Object data in JSON:
====================

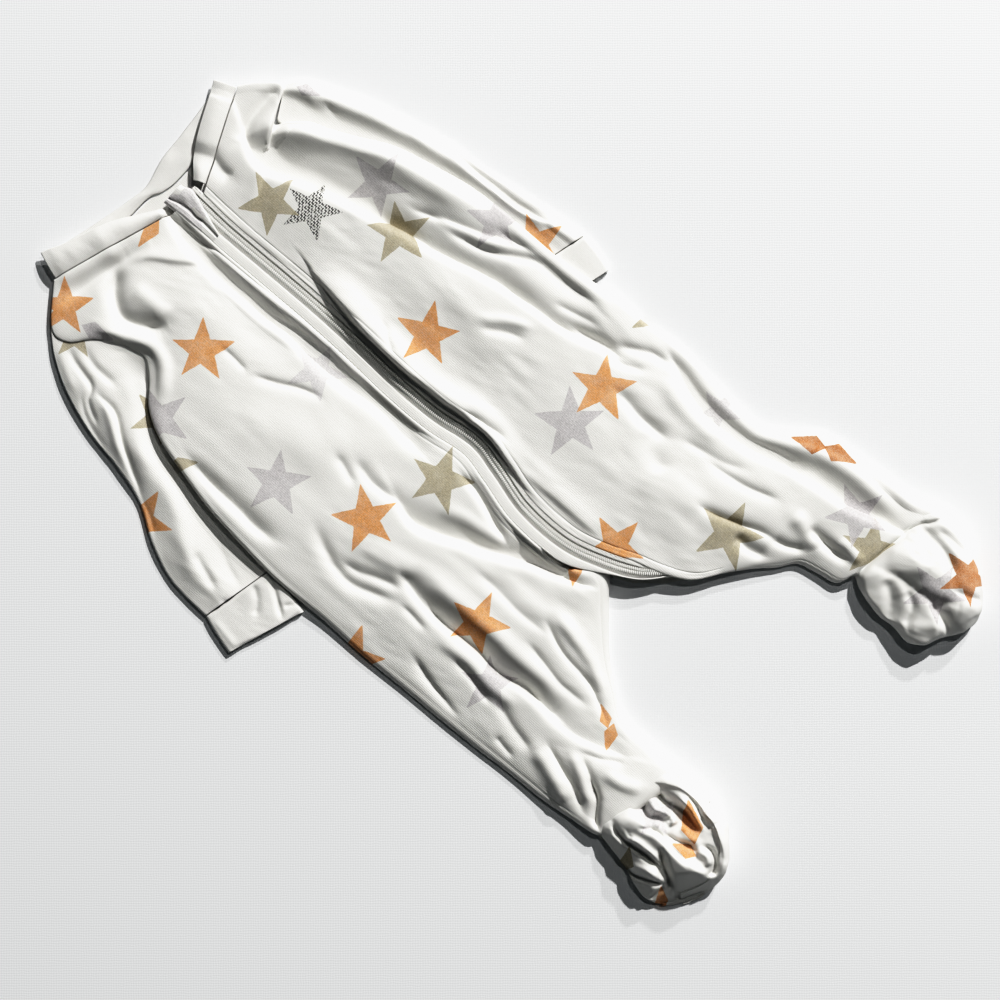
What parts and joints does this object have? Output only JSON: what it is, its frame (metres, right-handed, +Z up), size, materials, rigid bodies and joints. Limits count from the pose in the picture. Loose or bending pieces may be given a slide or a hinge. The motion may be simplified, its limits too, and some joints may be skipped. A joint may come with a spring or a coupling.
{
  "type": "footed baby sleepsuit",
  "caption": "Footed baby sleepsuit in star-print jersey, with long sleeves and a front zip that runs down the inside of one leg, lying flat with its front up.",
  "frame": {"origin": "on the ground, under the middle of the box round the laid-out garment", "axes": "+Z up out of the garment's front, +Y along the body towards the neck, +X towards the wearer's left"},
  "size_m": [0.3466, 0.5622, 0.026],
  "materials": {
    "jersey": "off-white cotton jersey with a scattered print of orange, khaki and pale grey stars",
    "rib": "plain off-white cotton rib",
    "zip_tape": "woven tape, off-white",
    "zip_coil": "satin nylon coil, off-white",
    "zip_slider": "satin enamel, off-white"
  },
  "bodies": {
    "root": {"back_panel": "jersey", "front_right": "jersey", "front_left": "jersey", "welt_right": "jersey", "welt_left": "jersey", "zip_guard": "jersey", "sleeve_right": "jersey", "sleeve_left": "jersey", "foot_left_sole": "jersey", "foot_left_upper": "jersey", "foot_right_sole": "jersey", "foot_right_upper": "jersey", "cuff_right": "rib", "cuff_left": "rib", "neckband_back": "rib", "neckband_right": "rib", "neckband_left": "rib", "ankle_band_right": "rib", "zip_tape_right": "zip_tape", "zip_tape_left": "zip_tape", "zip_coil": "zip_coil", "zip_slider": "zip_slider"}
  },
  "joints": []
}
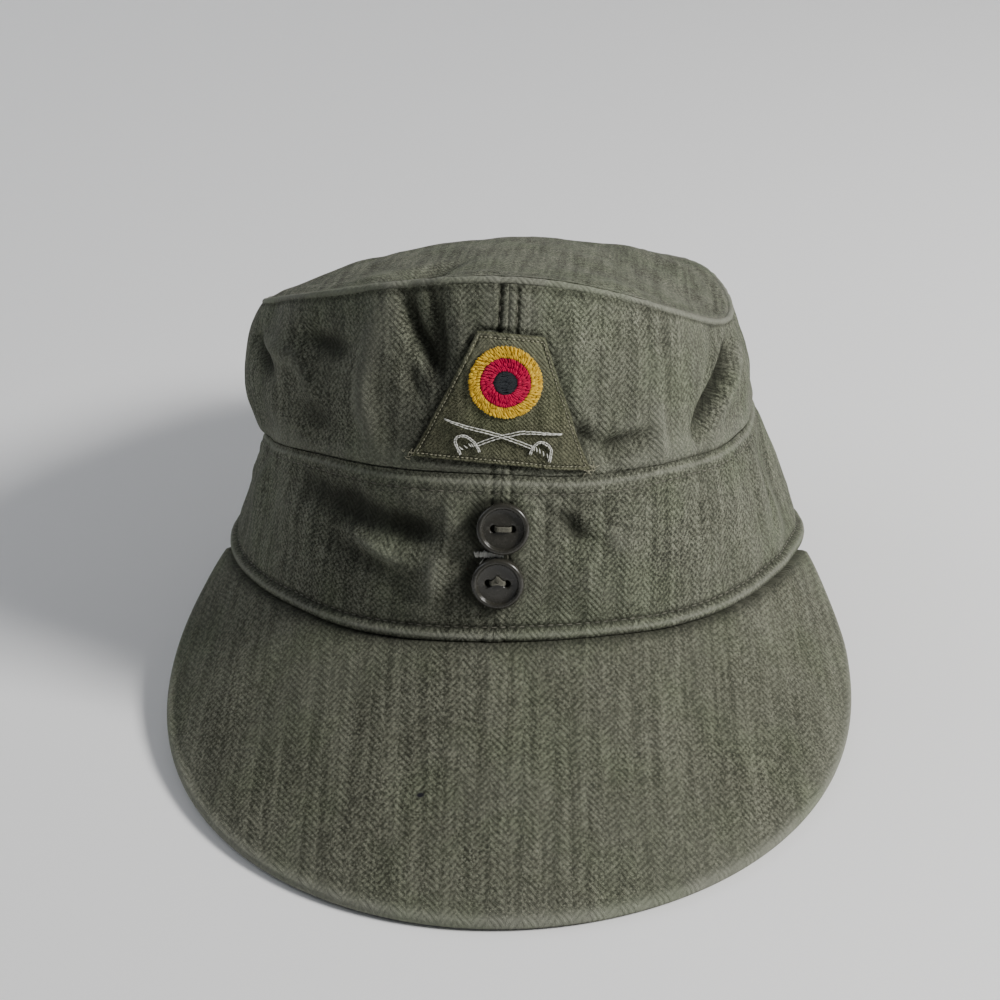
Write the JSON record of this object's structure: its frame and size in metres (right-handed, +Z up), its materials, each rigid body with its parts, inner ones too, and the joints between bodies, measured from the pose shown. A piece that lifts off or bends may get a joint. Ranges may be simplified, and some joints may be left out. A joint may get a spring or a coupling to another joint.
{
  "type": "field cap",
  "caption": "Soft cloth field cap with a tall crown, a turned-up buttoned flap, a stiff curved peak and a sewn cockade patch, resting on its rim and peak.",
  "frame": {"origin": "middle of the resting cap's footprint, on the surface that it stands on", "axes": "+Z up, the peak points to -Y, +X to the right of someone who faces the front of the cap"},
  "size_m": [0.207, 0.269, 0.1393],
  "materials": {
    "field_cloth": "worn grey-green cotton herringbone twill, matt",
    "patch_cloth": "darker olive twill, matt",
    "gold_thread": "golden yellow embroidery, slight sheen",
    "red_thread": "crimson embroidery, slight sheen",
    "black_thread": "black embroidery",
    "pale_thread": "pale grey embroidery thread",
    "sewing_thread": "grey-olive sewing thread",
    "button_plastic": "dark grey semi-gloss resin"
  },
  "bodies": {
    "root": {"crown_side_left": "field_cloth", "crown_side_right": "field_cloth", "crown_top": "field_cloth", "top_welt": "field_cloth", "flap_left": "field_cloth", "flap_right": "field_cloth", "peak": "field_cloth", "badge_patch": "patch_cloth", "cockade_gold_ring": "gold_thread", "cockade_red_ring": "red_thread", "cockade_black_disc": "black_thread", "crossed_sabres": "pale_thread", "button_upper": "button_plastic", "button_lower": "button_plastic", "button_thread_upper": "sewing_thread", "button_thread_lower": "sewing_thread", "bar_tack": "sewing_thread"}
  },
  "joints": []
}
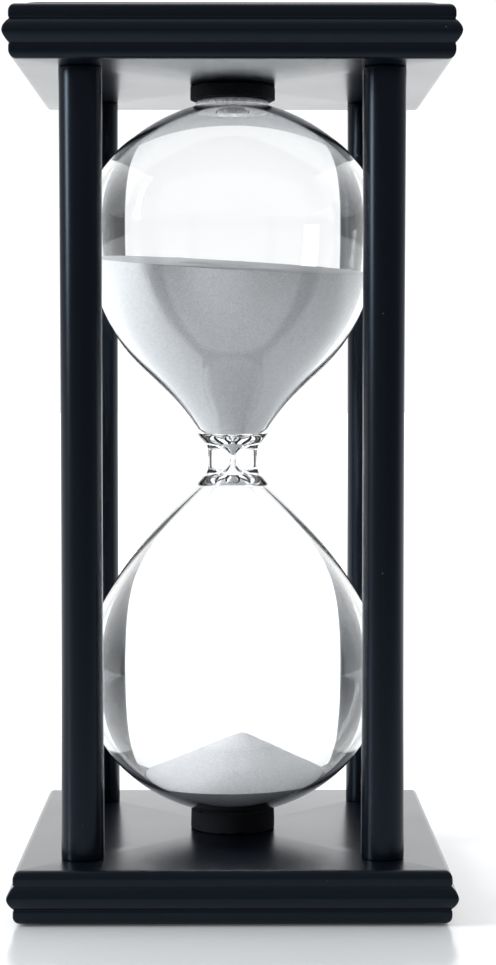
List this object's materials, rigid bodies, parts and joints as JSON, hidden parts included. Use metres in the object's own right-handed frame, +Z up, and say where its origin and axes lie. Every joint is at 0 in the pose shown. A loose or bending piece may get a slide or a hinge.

====================

Request:
Reproduce the entries above in full, verbatim.

Result below:
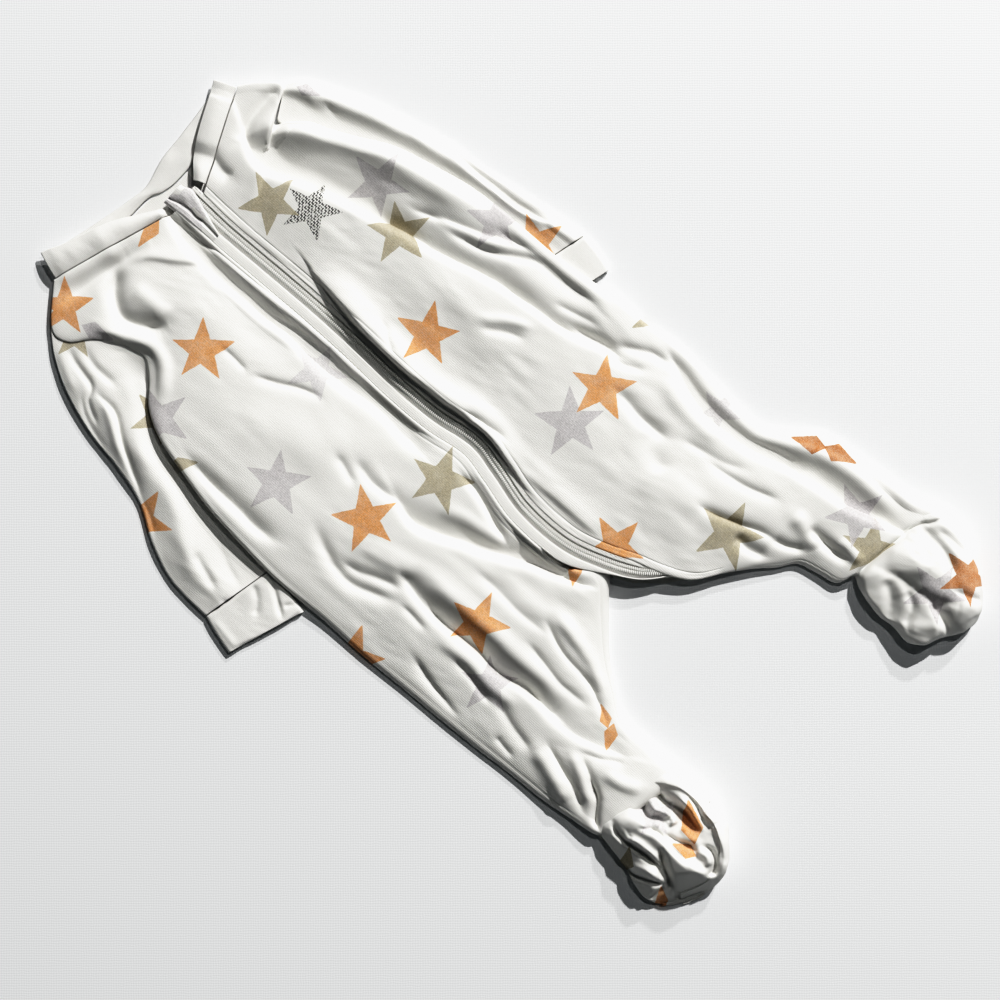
What parts and joints does this object have? Output only JSON: what it is, its frame (metres, right-handed, +Z up), size, materials, rigid bodies and joints. Limits count from the pose in the picture. Loose or bending pieces may be given a slide or a hinge. The motion may be simplified, its limits too, and some joints may be skipped. A joint may come with a spring or a coupling.
{
  "type": "footed baby sleepsuit",
  "caption": "Footed baby sleepsuit in star-print jersey, with long sleeves and a front zip that runs down the inside of one leg, lying flat with its front up.",
  "frame": {"origin": "on the ground, under the middle of the box round the laid-out garment", "axes": "+Z up out of the garment's front, +Y along the body towards the neck, +X towards the wearer's left"},
  "size_m": [0.3466, 0.5622, 0.026],
  "materials": {
    "jersey": "off-white cotton jersey with a scattered print of orange, khaki and pale grey stars",
    "rib": "plain off-white cotton rib",
    "zip_tape": "woven tape, off-white",
    "zip_coil": "satin nylon coil, off-white",
    "zip_slider": "satin enamel, off-white"
  },
  "bodies": {
    "root": {"back_panel": "jersey", "front_right": "jersey", "front_left": "jersey", "welt_right": "jersey", "welt_left": "jersey", "zip_guard": "jersey", "sleeve_right": "jersey", "sleeve_left": "jersey", "foot_left_sole": "jersey", "foot_left_upper": "jersey", "foot_right_sole": "jersey", "foot_right_upper": "jersey", "cuff_right": "rib", "cuff_left": "rib", "neckband_back": "rib", "neckband_right": "rib", "neckband_left": "rib", "ankle_band_right": "rib", "zip_tape_right": "zip_tape", "zip_tape_left": "zip_tape", "zip_coil": "zip_coil", "zip_slider": "zip_slider"}
  },
  "joints": []
}
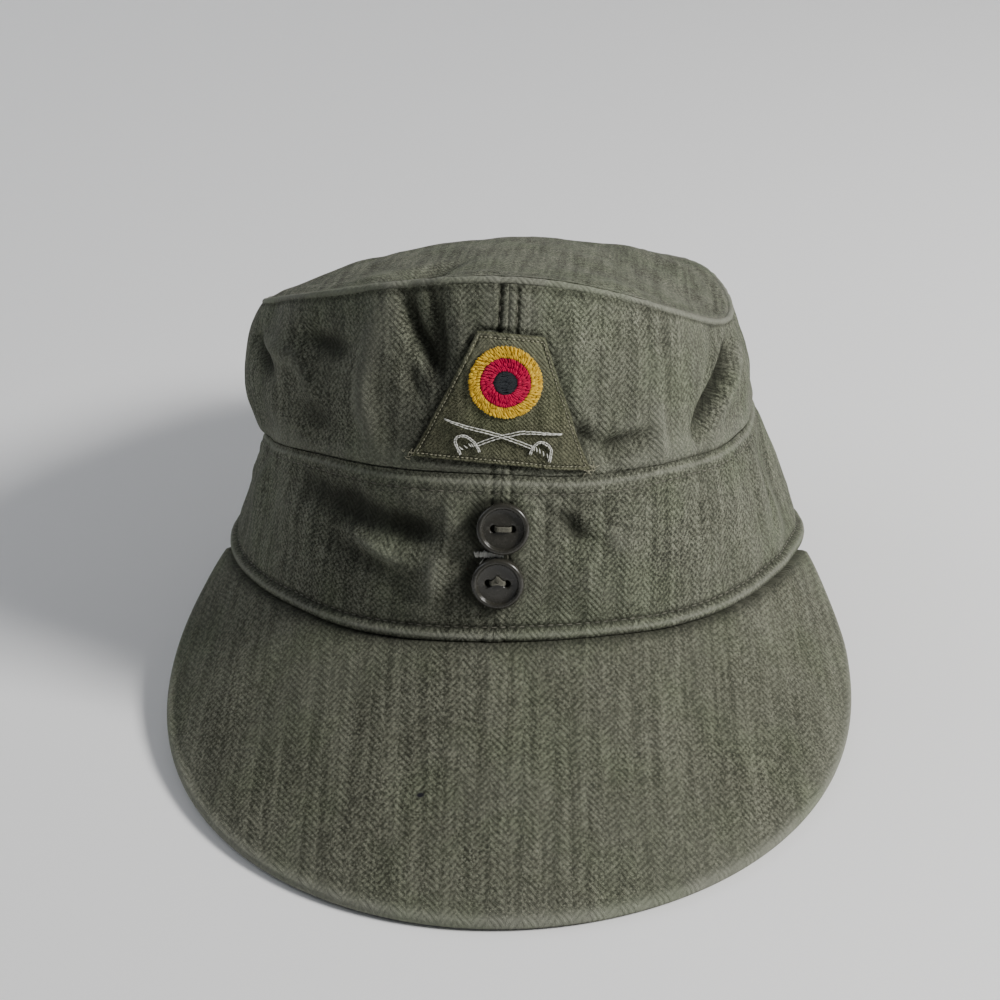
Write the JSON record of this object's structure: its frame and size in metres (right-handed, +Z up), its materials, each rigid body with its parts, inner ones too, and the joints between bodies, measured from the pose shown. A piece that lifts off or bends may get a joint. Ranges may be simplified, and some joints may be left out. A joint may get a spring or a coupling to another joint.
{
  "type": "field cap",
  "caption": "Soft cloth field cap with a tall crown, a turned-up buttoned flap, a stiff curved peak and a sewn cockade patch, resting on its rim and peak.",
  "frame": {"origin": "middle of the resting cap's footprint, on the surface that it stands on", "axes": "+Z up, the peak points to -Y, +X to the right of someone who faces the front of the cap"},
  "size_m": [0.207, 0.269, 0.1393],
  "materials": {
    "field_cloth": "worn grey-green cotton herringbone twill, matt",
    "patch_cloth": "darker olive twill, matt",
    "gold_thread": "golden yellow embroidery, slight sheen",
    "red_thread": "crimson embroidery, slight sheen",
    "black_thread": "black embroidery",
    "pale_thread": "pale grey embroidery thread",
    "sewing_thread": "grey-olive sewing thread",
    "button_plastic": "dark grey semi-gloss resin"
  },
  "bodies": {
    "root": {"crown_side_left": "field_cloth", "crown_side_right": "field_cloth", "crown_top": "field_cloth", "top_welt": "field_cloth", "flap_left": "field_cloth", "flap_right": "field_cloth", "peak": "field_cloth", "badge_patch": "patch_cloth", "cockade_gold_ring": "gold_thread", "cockade_red_ring": "red_thread", "cockade_black_disc": "black_thread", "crossed_sabres": "pale_thread", "button_upper": "button_plastic", "button_lower": "button_plastic", "button_thread_upper": "sewing_thread", "button_thread_lower": "sewing_thread", "bar_tack": "sewing_thread"}
  },
  "joints": []
}
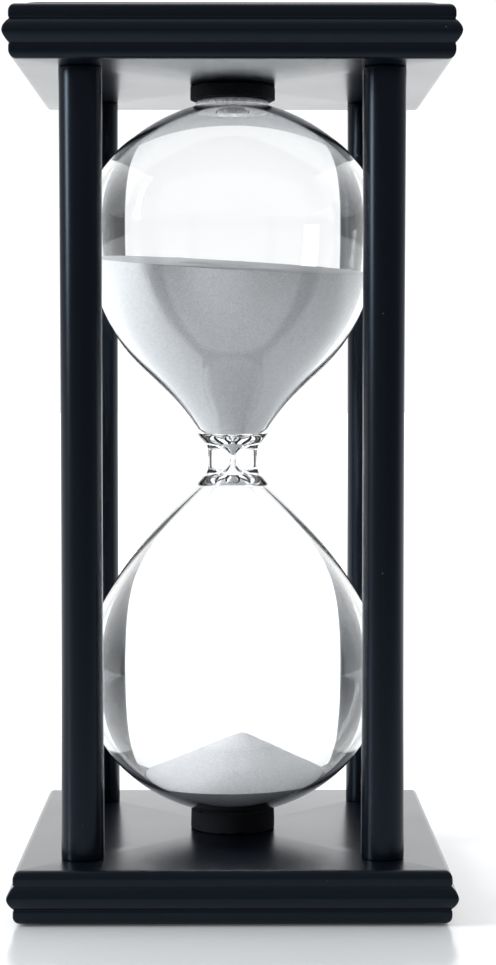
List this object's materials, rigid bodies, parts and joints as JSON, hidden parts included. Use metres in the object's own right-handed frame, +Z up, and say where its origin and axes lie. Every joint is at 0 in the pose shown. A loose or bending piece may get a slide or a hinge.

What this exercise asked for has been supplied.